A bored TSA agent decides that it would be hysterical to pretend to find cocaine in air passenger's carry-ons. I'm rolling on the floor in laughter, barely able to breath. This is one of those stories that cause you look twice then a third time to make sure you're not at The Onion. I feel so safe.

Does it ever feel like global warming is blamed for some new disaster every week or so? It's not just a feeling. A theory than can explain everything really explains nothing. And it barely deserves mentioning that the hypocrisy by our Global Warming Overlords continues:

Annual car usage (12,000 miles @ 25mpg)            9,391 [lbs CO2]
Obama Entourage to India (all sources)        27,921,100        "
U.N. Climate Confab (Copenhagen)              89,100,000       "

Now that we are closing in on the 99-week limit (remember when that seemed like forever?) on unemployment benefits for the first of the current round of unemployed, at least one state feels the need for armed guards in their unemployment offices. Probably overkill given the lethargy of Americans. I wonder how much it will take to wedge people off the couch and into the streets? Not that mobs are a good thing; the last time led to assassinations, riots and burning cities. I just can't imagine my neighbors, some of whom are so lazy that they drive to the pool located twenty steps from their apartment door and the rest are illegal immigrants, marching down the streets of Sanford. Unless free beer was involved. And a bus so there wouldn't be any actual marching.

People are still getting laid off, but we're told it's OK because the employees still working are more productive. That sounds like a good thing, but anyone who has held a job in the last ten years will tell you, it isn't. "More productive" just means they are being paid for 40 hours while working 50-60. These hours are rarely if ever tracked, so there is no possible way they are included in productivity statistics. This practice of pretending not to know that your employees are working overtime also makes enforcement of minimum wage laws impossible. [Update: just before I hit Publish, a new report shows a jump in new jobs. A bottom? Or just a blip?]

I know I'm the suspicious sort, but does anyone else find it odd that the amount of treasury bills that will be bought by the Federal Reserve with non-existent money is just about equal to what the federal government will need to borrow over the same time-period? Does that mean that our own government is acknowledging a general lack of interest by foreign governments in being our bottomless ATM? How is this "buy-back" any different from the Weimar Republic? It hasn't even happened yet and oil, gold, silver, copper, et al are jumping in price.

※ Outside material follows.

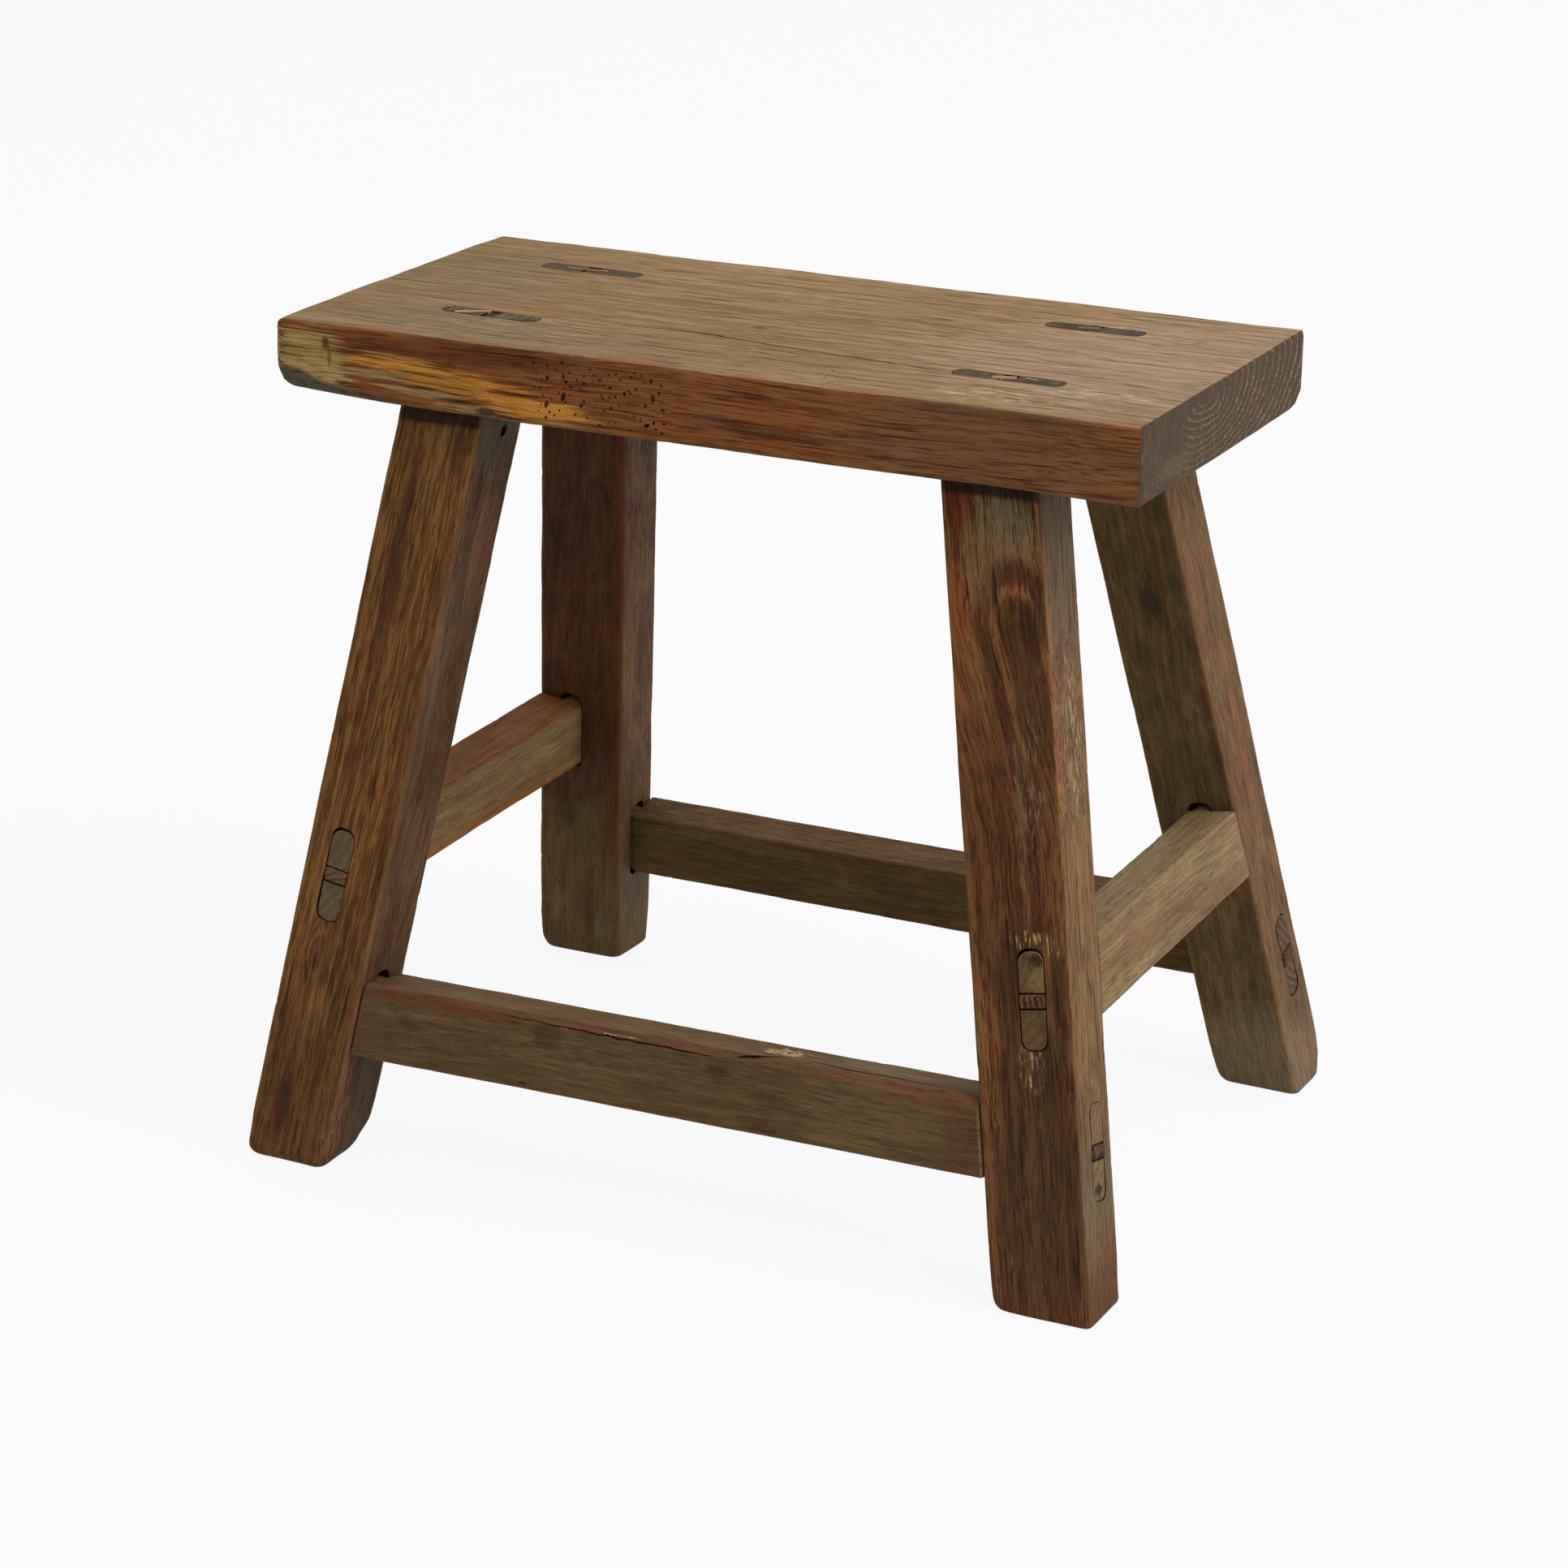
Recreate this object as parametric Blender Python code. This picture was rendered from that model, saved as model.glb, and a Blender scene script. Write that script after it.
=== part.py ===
# Elm stool: a plank seat on four splayed legs, tied together by four stretchers.
# Every joint is a through mortise and tenon, spread from outside by a driven wedge.
# Metres, +Z up. The seat runs along X, the front is -Y and the floor is z = 0.
import math

import bmesh
import bpy
from mathutils import Matrix, Vector

# Seat plank
seat_height = 0.460
seat_length = 0.501
seat_width = 0.224
seat_thickness = 0.040
seat_corner_ease = 0.009
seat_arris_ease = 0.0016
# Where the plank's four corners really stand, as shares of half its length and width
seat_corner_shares = ((-1.025, -1.014), (0.996, -1.026), (0.995, 0.966), (-1.004, 1.000))

# Bark edge left on the plank's lower arris: front left, and a smaller one at the back right
front_wane_length = 0.135
front_wane_height = 0.020
front_wane_depth = 0.014
back_wane_length = 0.060
back_wane_height = 0.013
back_wane_depth = 0.016

# Legs: their shoulders are set in from the seat's ends and sides, and their feet splay out from there
leg_width = 0.0530
leg_depth = 0.0420
leg_end_inset = 0.0910
leg_side_inset = 0.0402
leg_end_splay = 0.0665
leg_side_splay = 0.0962
leg_arris_ease = 0.0028
foot_wear = 0.0050

# Stretchers: the long ones run low along the front and back, the short ones higher across the ends
long_stretcher_level = 0.0870
short_stretcher_level = 0.1645
long_stretcher_height = 0.0415
short_stretcher_height = 0.0415
front_stretcher_thickness = 0.0410
back_stretcher_thickness = 0.0245
left_stretcher_thickness = 0.0280
right_stretcher_thickness = 0.0290
stretcher_arris_ease = 0.0018
# Worn slope along the front stretcher's upper front arris, wider towards the right
worn_arris_left = 0.0022
worn_arris_right = 0.0058

# Joints
fit_gap = 0.0003
seat_mortise_width = 0.0125
leg_mortise_width = 0.0152
mortise_corner = 0.0058
seat_wedge_thickness = 0.0080
stretcher_wedge_thickness = 0.0090
saw_cut = 0.0009
shoulder_relief = 0.0007
seat_tenon_recess = 0.0003
wedge_proud = 0.0006
flare_share = 0.10
kerf_root_share = 0.20
wedge_tip_share = 0.22
overrun = 0.006

# Corners and arrises are drawn as short curves, and an edge sharper than this stays crisp
curve_steps = 4
crisp_edge = math.radians(30)

# A hand-cut stool: each leg's own stance and section, as shares of the sizes above. foot and
# shoulder are their distances from the seat's middle. side is -1 on the left, end is -1 at the
# front, and lean is how far the tenon's end stands towards the seat's middle, as shares of the
# leg's width and depth.
leg_shares = {
    "front_left_leg": {
        "side": -1, "end": -1, "foot_shares": (0.967, 1.018), "shoulder_shares": (1.007, 1.012),
        "section_shares": (0.985, 1.095), "lean_shares": (0.03, 0.18),
    },
    "front_right_leg": {
        "side": 1, "end": -1, "foot_shares": (1.034, 0.953), "shoulder_shares": (0.981, 0.992),
        "section_shares": (1.040, 0.920), "lean_shares": (-0.04, 0.18),
    },
    "back_left_leg": {
        "side": -1, "end": 1, "foot_shares": (1.002, 1.022), "shoulder_shares": (0.997, 1.018),
        "section_shares": (1.050, 0.926), "lean_shares": (-0.07, 0.11),
    },
    "back_right_leg": {
        "side": 1, "end": 1, "foot_shares": (0.996, 1.007), "shoulder_shares": (1.014, 0.975),
        "section_shares": (0.930, 1.058), "lean_shares": (0.12, 0.02),
    },
}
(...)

In food news, India's Premier announces that India needs to "scour the globe" for energy, not just for oil for transportation and coal for electrical generation, but for food production. Over the last 45 years, India's population has tripled while it's available farmland has been cut in half. The only way that can work is through massive fossil fuel consumption in agriculture. The problem is that only works as long as cheap fossil fuel is available, hence the globe scrubbing. And by good old fashioned colonialism. My irony meter just caught fire.

I was supposed to be in tax class today, but the instructor canceled again, so today will be a general-cleaning-and-job-hunting day instead.